CHALLENGE
Give only the number of lines in the data that include the string "with".

DATA EXCERPT
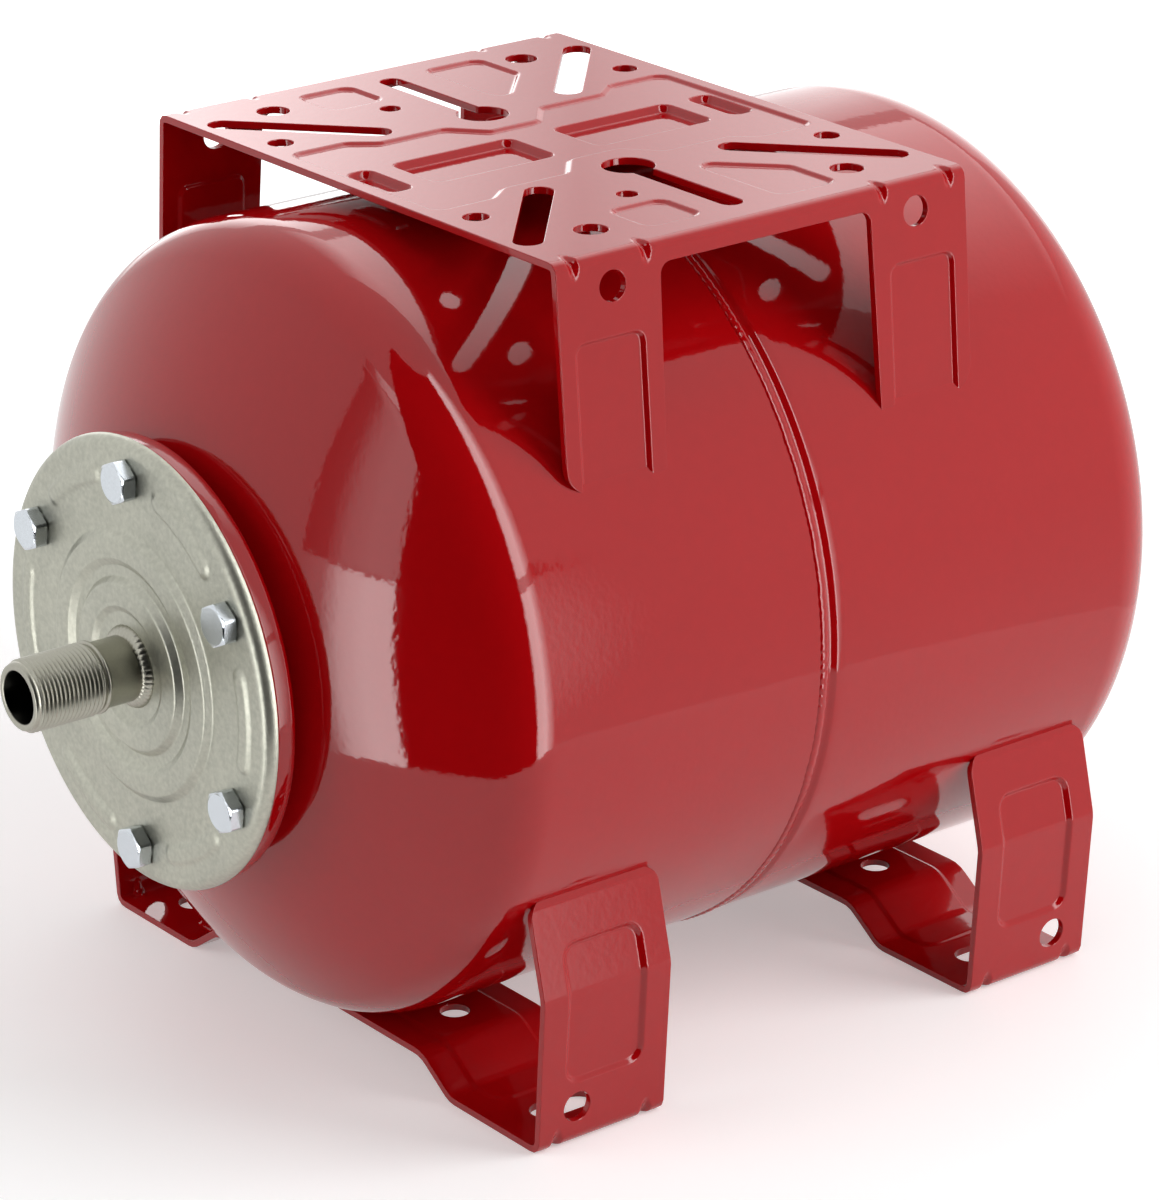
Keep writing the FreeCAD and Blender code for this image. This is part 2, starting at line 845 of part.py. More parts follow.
collar_top = worked_out("collar_top", core_top - pin_proud)
collar_bottom = worked_out("collar_bottom", collar_top - pin_collar_length)
seal_bottom = worked_out("seal_bottom", core_end - seal_thickness)
turned("core_pin", [
    (seal_bottom - pin_tail, 0.0),
    (seal_bottom - pin_tail, pin_radius),
    (seal_bottom - pin_collar_length, pin_collar_radius),
    (seal_bottom, pin_collar_radius),
    (seal_bottom, pin_radius),
    (collar_bottom, pin_radius),
    (collar_bottom, pin_collar_radius),
    (collar_top, pin_collar_radius),
    (collar_top, pin_radius),
    (pin_top, pin_radius),
    (pin_top, 0.0),
])
turned("core_seal", [
    (seal_bottom, pin_radius),
    (seal_bottom, seal_radius),
    (core_end, seal_radius),
    (core_end, pin_radius),
])


def make_spring():
    """A wire wound in a helix between the barrel's ledge and the pin's collar. Its six-sided
    section stands for the round wire."""
    wire_radius = spring_wire_radius.value
    coil_radius = (pin_radius.value + barrel_bore.value) / 2
    start = ledge_top.value + wire_radius + spring_gap.value
    length = collar_bottom.value - spring_gap.value - wire_radius - start
    helix = Part.makeHelix(length / spring_turns.value, length, coil_radius)
    corners = []
    for number in range(7):
        angle = math.radians(60 * number)
        corners.append(FreeCAD.Vector(coil_radius + wire_radius * math.cos(angle), 0,
                                      wire_radius * math.sin(angle)))
    spring = doc.addObject("Part::Feature", "CoreSpring")
    spring.Label = "core_spring"
    spring.Shape = Part.Wire(helix).makePipeShell([Part.makePolygon(corners)], True, True)
    spring.Placement.Rotation = FreeCAD.Rotation(FreeCAD.Vector(1, 0, 0), -90)
    place(spring, start, axis_height)


make_spring()

cap_bore = worked_out("cap_bore", stem_radius + cap_clearance)
cap_outer = worked_out("cap_outer", cap_bore + cap_wall)
cap_mouth = worked_out("cap_mouth", stem_top - cap_cover)
cap_ceiling = worked_out("cap_ceiling", stem_top + cap_seal_gap + cap_seal_thickness)
cap_top = worked_out("cap_top", cap_ceiling + cap_wall)


def make_valve_cap():
    cap = turned("valve_cap", [
        (cap_mouth, cap_bore),
        (cap_mouth, cap_outer),
        (cap_top, cap_outer, cap_rounding),
        (cap_top, 0.0),
        (cap_ceiling, 0.0),
        (cap_ceiling, cap_bore),
    ], rounded_outline)
    grip = new_sketch(cap, "CapGrip", "XZ_Plane", -cap_mouth)
    circle(grip, 0.0, cap_outer + cap_rib_depth / 2, cap_rib_depth)
    cut = pocket(cap, grip, cap_top - cap_mouth - cap_rounding * 2, reverse=False)
    repeat_round(cap, cut, cap_rib_count)


make_valve_cap()
turned("cap_gasket", [
    (cap_ceiling - cap_seal_thickness, 0.0),
    (cap_ceiling - cap_seal_thickness, cap_bore),
    (cap_ceiling, cap_bore),
    (cap_ceiling, 0.0),
])


def sweep_strip(made, width, sheet_thickness, height, corners, below):
    """Half of a folded strip: its section swept from the middle plane outward along a bent line.
    The sheet lies below that line or above it."""
    path = new_sketch(made, made.Name + "Path", "XZ_Plane")
    rounded_outline(path, corners, closed=False)
    section = new_sketch(made, made.Name + "Section", "YZ_Plane")
    half = width / 2
    far = height - sheet_thickness if below else height + sheet_thickness
    outline(section, [(-half, height), (half, height), (half, far), (-half, far)])
    strip = made.newObject("PartDesign::AdditivePipe", made.Name + "Strip")
    strip.Profile = section
    strip.Spine = (path, [])
    strip.Mode = "Standard"
    return strip


def cut_to_tank(made, tank_z, width):
    """Shape what touches the tank to its round side."""
    sketch = new_sketch(made, made.Name + "Tank", "XZ_Plane")
    circle(sketch, 0.0, tank_z, tank_radius)
    return pocket(made, sketch, width * 1.5, both_ways=True)


foot_half_span = worked_out("foot_half_span", tank_radius - foot_inset)
foot_top_height = worked_out("foot_top_height", axis_height - foot_top_drop)
foot_touch_height = worked_out("foot_touch_height", axis_height - foot_touch_drop)
pad_inner = worked_out("pad_inner", foot_half_span - foot_pad_width)
middle_height = worked_out("middle_height", ground_clearance - foot_sheet - foot_middle_gap)


def make_foot(label, outward):
    """A folded strip under the tank. Its local +Y side is the one that faces away from the middle."""
    foot = new_body(label)
    place(foot, y=foot_spacing * outward)
    if outward < 0:
        foot.Placement.Rotation = FreeCAD.Rotation(FreeCAD.Vector(0, 0, 1), 180)
    sweep_strip(foot, foot_width, foot_sheet, middle_height, [
        (0.0, middle_height),
        (pad_inner - foot_ramp_run, middle_height, foot_waist_radius),
        (pad_inner, 0.0, foot_waist_radius),
        (foot_half_span, 0.0, foot_bend_radius),
        (tank_radius - foot_bend_inset, axis_height - foot_bend_drop, foot_waist_radius),
        (tank_radius - foot_top_inset, foot_top_height),
    ], below=False)
    floor = new_sketch(foot, foot.Name + "Floor", "XY_Plane")
    circle(floor, middle_hole_place, 0.0, middle_hole_radius)
    reach = (floor_slot_length - floor_slot_width) / 2
    slot_x = foot_half_span - floor_slot_inset
    oblong(floor, (slot_x, -reach), (slot_x, reach), floor_slot_width)
    holes = pocket(foot, floor, middle_height * 3, both_ways=True)
    side = new_sketch(foot, foot.Name + "Side", "YZ_Plane", pad_inner)
    circle(side, foot_hole_offset, foot_hole_height, foot_hole_radius)
    side_hole = pocket(foot, side, None, reverse=True)
    half = foot_width / 2
    corners = new_sketch(foot, foot.Name + "Corners", "YZ_Plane")
    for way in (-1, 1):
        outline(corners, [
            (half * way, foot_top_height),
            (half * way, foot_touch_height - foot_corner),
            ((half - foot_corner) * way, foot_touch_height, foot_corner, way),
            ((half - foot_corner) * way, foot_top_height),
        ])
    corner_cut = pocket(foot, corners, None, reverse=True)
    strip = foot.Group[[o.Name for o in foot.Group].index(foot.Name + "Strip")]
    mirror(foot, [strip, holes, side_hole, corner_cut], "YZ_Plane")
    cut = cut_to_tank(foot, axis_height, foot_width)
    foot.Tip = cut


make_foot("front_foot", -1)
make_foot("rear_foot", 1)


plate_height = worked_out("plate_height", axis_height + tank_radius + plate_clearance)
plate_half_width = worked_out("plate_half_width", tank_radius - plate_inset)
plate_rise = worked_out("plate_rise", tank_radius + plate_clearance)
leg_drift = worked_out("leg_drift", plate_rise * cosine(leg_lean) - plate_half_width * sine(leg_lean))
leg_square = worked_out("leg_square", plate_half_width * plate_half_width + plate_rise * plate_rise
                        - tank_radius * tank_radius)
leg_length = worked_out("leg_length", leg_drift - root(leg_drift * leg_drift - leg_square) + leg_overlap)


def both_sides(corners):
    """A symmetrical outline from its right half, which runs from the front to the rear."""
    left = [(-corner[0],) + tuple(corner[1:]) for corner in corners]
    return corners + left[::-1]


def box_corners(half_width, near, far, corner):
    right = [(half_width, near, corner), (half_width, far, corner)]
    return both_sides(right)


def press_down(made, name, outlines, depth, flare):
    """Press the sheet down from its top: it bulges below, and a hollow with sloped sides opens
    above. The bulge is wider than the hollow by the flare."""
    below = new_sketch(made, name + "Bulge", "XY_Plane", -plate_sheet)
    above = new_sketch(made, name + "Hollow", "XY_Plane")
    for sketch, wider in ((below, size(flare)), (above, size(0.0))):
        for corners in outlines(wider):
            rounded_outline(sketch, corners)
    for feature in (pad(made, below, depth, reverse=True), pocket(made, above, depth)):
        feature.setExpression("TaperAngle", (-press_slope).formula)


def press_plate(bracket):
    """The wide shallow fields, and the four deeper hollows along the middle of the plate."""
    field_far = plate_half_length - field_margin
    side_far = plate_half_width - side_field_margin
    steps = [(field_end_half, field_far), (field_end_half, field_far - field_wide_run),
             (field_middle_half, field_far - field_narrow_run), (field_middle_half, field_waist_far),
             (field_waist_half, field_waist_near)]
    front = [(x, -y, field_corner) for x, y in steps]
    rear = [(x, y, field_corner) for x, y in steps[::-1]]
    side_front = [(side_front_inner, -side_front_far), (side_far, -side_front_far),
                  (side_far, -side_front_near), (side_front_inner, -side_front_near)]
    side_rear = [(side_rear_inner, side_rear_near), (side_far, side_rear_near),
                 (side_far, side_rear_far), (side_rear_bend, side_rear_far)]
    fields = [both_sides(front + rear)]
    for side in (-1, 1):
        for corners in (side_front, side_rear):
            fields.append([(x * side, y, field_corner) for x, y in corners])
    press_down(bracket, "Field", lambda wider: fields, field_depth, 0.0)

    def hollows(wider):
        half = press_half_width + wider
        spans = [(press_near, press_far), (press_end_near, press_end_far)]
        spans += [(-far, -near) for near, far in spans]
        return [box_corners(half, near - wider, far + wider, press_corner + wider) for near, far in spans]

    press_down(bracket, "Press", hollows, press_depth, press_flare)


def make_bracket():
    """The pump bracket: one folded sheet. Its local origin is the middle of the plate's top."""
    bracket = new_body("pump_bracket")
    place(bracket, y=-plate_centre, z=plate_height)
    strip = sweep_strip(bracket, plate_half_length * 2, plate_sheet, size(0.0), [
        (0.0, 0.0),
        (plate_half_width, 0.0, plate_bend_radius),
        (plate_half_width + leg_length * sine(leg_lean), -(leg_length * cosine(leg_lean))),
    ], below=True)

    window = new_sketch(bracket, "LegWindow", "YZ_Plane")
    low = -(leg_length + plate_sheet)
    rounded_outline(window, [
        (-leg_inner, -lip_depth, lip_corner),
        (leg_inner, -lip_depth, lip_corner),
        (leg_inner + leg_spread, low),
        (-(leg_inner + leg_spread), low),
    ])
    window_cut = pocket(bracket, window, None, reverse=True)

    leg_holes = new_sketch(bracket, "LegHoles", "YZ_Plane")
    corner_bottom = -(leg_length * cosine(leg_lean))
    for way in (-1, 1):
        circle(leg_holes, (plate_half_length - leg_hole_inset) * way, -leg_hole_drop, leg_hole_radius)
        outline(leg_holes, [
            (plate_half_length * way, corner_bottom - plate_sheet),
            (plate_half_length * way, corner_bottom + leg_corner),
            ((plate_half_length - leg_corner) * way, corner_bottom, leg_corner, -way),
            ((plate_half_length - leg_corner) * way, corner_bottom - plate_sheet),
        ])
    leg_cut = pocket(bracket, leg_holes, None, reverse=True)
    mirror(bracket, [strip, window_cut, leg_cut], "YZ_Plane")
    cut_to_tank(bracket, axis_height - plate_height, plate_half_length * 2)
    press_plate(bracket)

    holes = new_sketch(bracket, "PlateHoles", "XY_Plane")
    slot_outer_x = plate_half_width - slot_side
    slot_outer_y = plate_half_length - slot_end
    large_hole_x = plate_half_width - large_hole_side
    large_hole_y = plate_half_length - large_hole_end
    edge_hole_y = plate_half_length - edge_hole_end
    for x in (-1, 1):
        for y in (-1, 1):
            circle(holes, large_hole_x * x, large_hole_y * y, large_hole_radius)
            circle(holes, edge_hole_x * x, edge_hole_y * y, edge_hole_radius)
            oblong(holes, (slot_inner_x * x, slot_inner_y * y), (slot_outer_x * x, slot_outer_y * y),
                   slot_width)
        circle(holes, small_hole_x * x, -small_hole_y, small_hole_radius)
        circle(holes, keyhole_place * x, 0.0, keyhole_radius)
    pocket(bracket, holes, plate_sheet * 4, both_ways=True)
    keys = new_sketch(bracket, "KeySlots", "XY_Plane")
    for x in (-1, 1):
        keyhole_end = plate_half_width - keyhole_inset
        oblong(keys, (keyhole_place * x, 0.0), (keyhole_end * x, 0.0), keyhole_slot)
    bracket.Tip = pocket(bracket, keys, plate_sheet * 4, both_ways=True)


make_bracket()

overall_middle = worked_out("overall_middle", (cap_top - nozzle_end) / 2)
set_along(overall_middle)


def check_and_write():
    doc.recompute()
    for thing in doc.Objects:
        if {"Invalid", "Error"} & set(thing.State):
            raise RuntimeError("%s: %s %s" % (thing.Name, thing.State, thing.getStatusString()))
    os.makedirs("parts", exist_ok=True)
    kinds = ("PartDesign::Body", "Part::Compound", "Part::Feature")
    for thing in [o for o in doc.Objects if o.TypeId in kinds]:
        shape = thing.Shape
        if shape.isNull() or not shape.isValid() or not shape.Solids:
            raise RuntimeError("%s has no valid solid" % thing.Label)
        print("%-16s solids %d volume %.1f mm3" % (thing.Label, len(shape.Solids), shape.Volume))
        shape.exportStep("parts/%s.step" % thing.Label)


check_and_write()
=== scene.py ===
import json
import math

import bpy
import bmesh
import numpy as np
from mathutils import Matrix, Vector
from mathutils.geometry import delaunay_2d_cdt


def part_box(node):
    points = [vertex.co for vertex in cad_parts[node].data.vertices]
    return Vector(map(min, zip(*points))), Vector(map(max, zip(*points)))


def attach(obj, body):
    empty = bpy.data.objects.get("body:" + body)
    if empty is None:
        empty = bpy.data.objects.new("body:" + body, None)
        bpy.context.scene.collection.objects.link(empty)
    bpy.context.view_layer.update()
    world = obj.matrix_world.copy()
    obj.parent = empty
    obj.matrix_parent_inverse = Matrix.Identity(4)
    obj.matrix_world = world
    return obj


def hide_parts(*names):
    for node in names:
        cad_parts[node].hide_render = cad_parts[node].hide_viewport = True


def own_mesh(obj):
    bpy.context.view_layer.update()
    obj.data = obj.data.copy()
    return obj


bl_info = {
    "name": "Horizontal pressure tank",
    "version": (1, 0, 0),
    "blender": (4, 5, 0),
    "location": "View3D > Sidebar > Pressure Tank",
    "description": "Dresses the pressure tank's frame with its shells, flange, bracket, feet and finishes",
    "category": "Object",
}

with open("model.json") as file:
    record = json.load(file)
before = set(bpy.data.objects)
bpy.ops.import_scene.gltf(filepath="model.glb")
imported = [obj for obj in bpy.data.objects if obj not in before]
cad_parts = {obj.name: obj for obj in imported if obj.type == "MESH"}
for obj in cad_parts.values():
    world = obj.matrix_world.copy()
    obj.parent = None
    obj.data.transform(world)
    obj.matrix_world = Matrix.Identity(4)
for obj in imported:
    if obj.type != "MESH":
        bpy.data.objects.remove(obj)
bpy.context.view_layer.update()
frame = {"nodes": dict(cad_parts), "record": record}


# Places read from the frame
def low(node):
    return Vector(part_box(node)[0])


def high(node):
    return Vector(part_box(node)[1])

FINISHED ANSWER
3